Come responsabili delle diverse fedi state cercando insieme vie di pace, vero?
“Sì, fin dall’inizio ci siamo incontrati per informare le persone che non si tratta di una guerra di religione, per trovare modalità di mediazione e riconciliazione ed evitare che la situazione esploda. La gente continua a soffrire. Noi pastori, imam e preti vogliamo lavorare insieme conservare la coesione sociale. E’ una situazione di anarchia. Alcuni la sfruttano proprio favore”.

Saccheggiano anche le miniere d’oro e diamanti. Sono questi i veri interessi?
“Gli interessi sono molti e diversi: politici, economici, finanziari, religiosi. Ora vengono dal Ciad, dal Sudan. Ogni volta che un Paese viene occupato trovano collaboratori autoctoni che si mettono al loro servizio. Questo è sempre esistito e sempre esisterà. Ora sono tutti intorno alle miniere, nonostante sia vietato vendere i diamanti centrafricani. Vediamo vetture cariche partire verso il Ciad, il Sudan, il Qatar, senza nessun controllo. Dobbiamo smettere di farci manipolare dagli stranieri che hanno messo gli occhi sulle ricchezze centrafricane. Nella regione di Boromata c’è il petrolio, lì ci sono i cinesi. Questa zona non è stata occupata. Perché? Chi c’è dietro? Sappiamo solo che i centrafricani sono poveri e i loro beni sono stati saccheggiati. Vuol dire che qualcuno sta approfittando della situazione”.

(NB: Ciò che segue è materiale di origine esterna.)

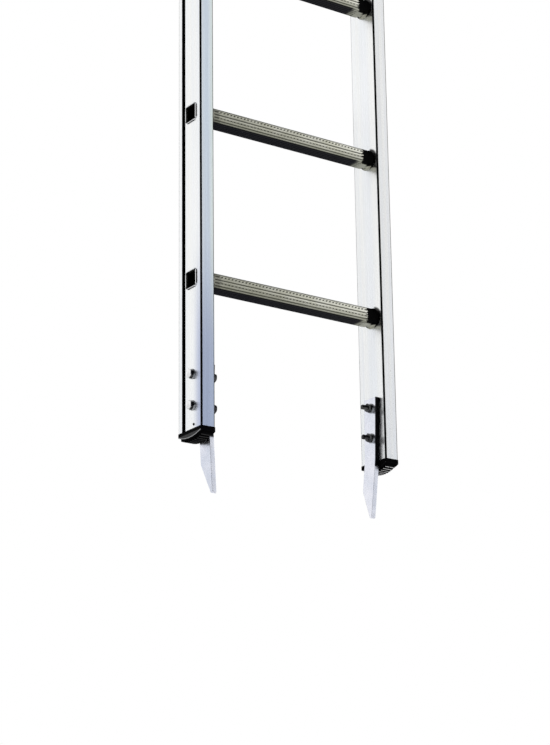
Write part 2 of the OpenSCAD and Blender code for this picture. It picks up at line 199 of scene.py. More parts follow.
class Surface(Nodes):
    """One procedural material; its patterns are in the object's own coordinates, in metres."""

    def __init__(self, name, metallic=0.0):
        self.material = bpy.data.materials.new(name)
        self.material.use_nodes = True
        super().__init__(self.material.node_tree)
        self.shader = self.tree.nodes["Principled BSDF"]
        self.shader.inputs["Metallic"].default_value = metallic
        self.place = self.add("TexCoord").outputs["Object"]
        self.seed = self.add("ObjectInfo").outputs["Random"]
        axes = self.add("SeparateXYZ", {0: self.place})
        self.x, self.y, self.z = axes.outputs

    def noise(self, per_metre, detail=3.0):
        """Noise with so many cells in a metre along X, Y and Z, different on each piece."""
        stretched = self.add("VectorMath", {0: self.place, 1: per_metre}, operation="MULTIPLY")
        moved = self.calc("MULTIPLY", self.seed, SEED_SPREAD)
        inputs = {"Vector": stretched.outputs[0], "W": moved, "Scale": 1.0, "Detail": detail}
        inputs["Roughness"] = NOISE_ROUGHNESS
        return self.add("TexNoise", inputs, noise_dimensions="4D").outputs["Fac"]

    def bump(self, *layers):
        """Layers of height, each with its depth in metres."""
        normal = None
        for height, depth in layers:
            node = self.add("Bump", {"Height": height, "Distance": depth, "Strength": 1.0})
            if normal is not None:
                self.put(node.inputs["Normal"], normal)
            normal = node.outputs["Normal"]
        self.put(self.shader.inputs["Normal"], normal)

    def from_line(self, arc):
        """Height outside an arc round a line along X, given by its centre and its radius."""
        y = self.calc("POWER", self.calc("SUBTRACT", self.y, arc[0]), 2.0)
        z = self.calc("POWER", self.calc("SUBTRACT", self.z, arc[1]), 2.0)
        return self.calc("SUBTRACT", self.calc("SQRT", self.calc("ADD", y, z)), arc[2])

    def finish(self, colour, roughness):
        self.put(self.shader.inputs["Base Color"], colour)
        self.put(self.shader.inputs["Roughness"], roughness)
        return self.material


# ---- Stage: a pale floor seen only from above, a black card behind, and soft light, dark on one side ----

WHITE = (1.0, 1.0, 1.0)
NIGHT = (0.004, 0.004, 0.010)
LOW_BLUE = (0.87, 0.91, 0.96)
ZENITH = (0.30, 0.31, 0.33)
# Where the light changes, by the height of its direction (1 is straight up)
NIGHT_TO_BLUE = (-0.02, 0.16)
BLUE_TO_WHITE = (0.16, 0.34)
WHITE_TO_ZENITH = (0.52, 0.74)
# Where it turns dark, by how far its direction is towards the photograph's viewpoint (1 is straight at it)
LIGHT_TO_DARK_SIDE = (0.40, 0.66)
FLOOR_HALF = 150
FLOOR_GAP = 0.5 * MM
FLOOR_GLOW = 0.42
CARD_Y = 0.5
CARD_X = (-0.02, 0.5)
CARD_Z = (0.0, 0.95)


def add_floor():
    mesh = bpy.data.meshes.new("floor")
    bm = bmesh.new()
    bmesh.ops.create_grid(bm, x_segments=1, y_segments=1, size=FLOOR_HALF)
    bm.to_mesh(mesh)
    bm.free()
    floor = bpy.data.objects.new("floor", mesh)
    floor.location.z = cad_box[0].z - FLOOR_GAP
    bpy.context.scene.collection.objects.link(floor)
    surface = Surface("floor")
    roughness = surface.span(surface.noise((9, 9, 9)), 0, 1, 0.7, 0.9)
    material = surface.finish((0.86, 0.86, 0.85), roughness)
    surface.shader.inputs["Emission Color"].default_value = (1, 1, 1, 1)
    surface.shader.inputs["Emission Strength"].default_value = FLOOR_GLOW
    see_through = surface.add("BsdfTransparent").outputs[0]
    underneath = surface.add("NewGeometry").outputs["Backfacing"]
    either = surface.add("MixShader", {0: underneath, 1: surface.shader.outputs[0], 2: see_through})
    surface.put(surface.tree.nodes["Material Output"].inputs["Surface"], either.outputs[0])
    mesh.materials.append(material)


def add_dark_card():
    """A standing black card behind the ladder, seen only as a reflection in the lower rungs."""
    mesh = bpy.data.meshes.new("dark_card")
    (x0, x1), (z0, z1) = CARD_X, CARD_Z
    corners = [(x, CARD_Y, z) for x, z in ((x0, z0), (x1, z0), (x1, z1), (x0, z1))]
    mesh.from_pydata(corners, [], [(0, 1, 2, 3)])
    card = bpy.data.objects.new("dark_card", mesh)
    bpy.context.scene.collection.objects.link(card)
    surface = Surface("dark_card")
    surface.shader.inputs["Specular IOR Level"].default_value = 0
    roughness = surface.span(surface.noise((9, 9, 9)), 0, 1, 0.8, 1)
    mesh.materials.append(surface.finish((0.004, 0.004, 0.005), roughness))
    card.visible_camera = False
    card.visible_diffuse = False
    card.visible_shadow = False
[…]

Di cosa ha più bisogno ora la popolazione?
“Di sicurezza e pace. I Paesi dell’Africa centrale hanno deciso di inviare 2.000 soldati, ma non sono ancora arrivati, per questioni finanziarie. I giovani devono tornare a scuola e avere la possibilità di trovare un impiego. Molti disoccupati si sono uniti alla coalizione Seleka perché non hanno niente da fare. Così rischiano di diventare banditi. La comunità internazionale dovrebbe aiutare anche i contadini, perché i tre quarti dei campi non sono stati piantati, rischiano carestia e fame. La gente muore perché non ci sono medicine. Molti hanno paura di andare in ospedale o dal medico, c’è bisogno di un corridoio umanitario per proteggere i malati. Diverse ong sono andate via. I ribelli hanno rubato anche le loro vetture. Non rispettano nessuno. Ricordiamo alla comunità internazionale che le conseguenze dell’instabilità in Centrafrica possono estendersi a tutta la macro-regione. Per cui va presa una rapida decisione internazionale per evitare questa catastrofe umanitaria, economica, politica”.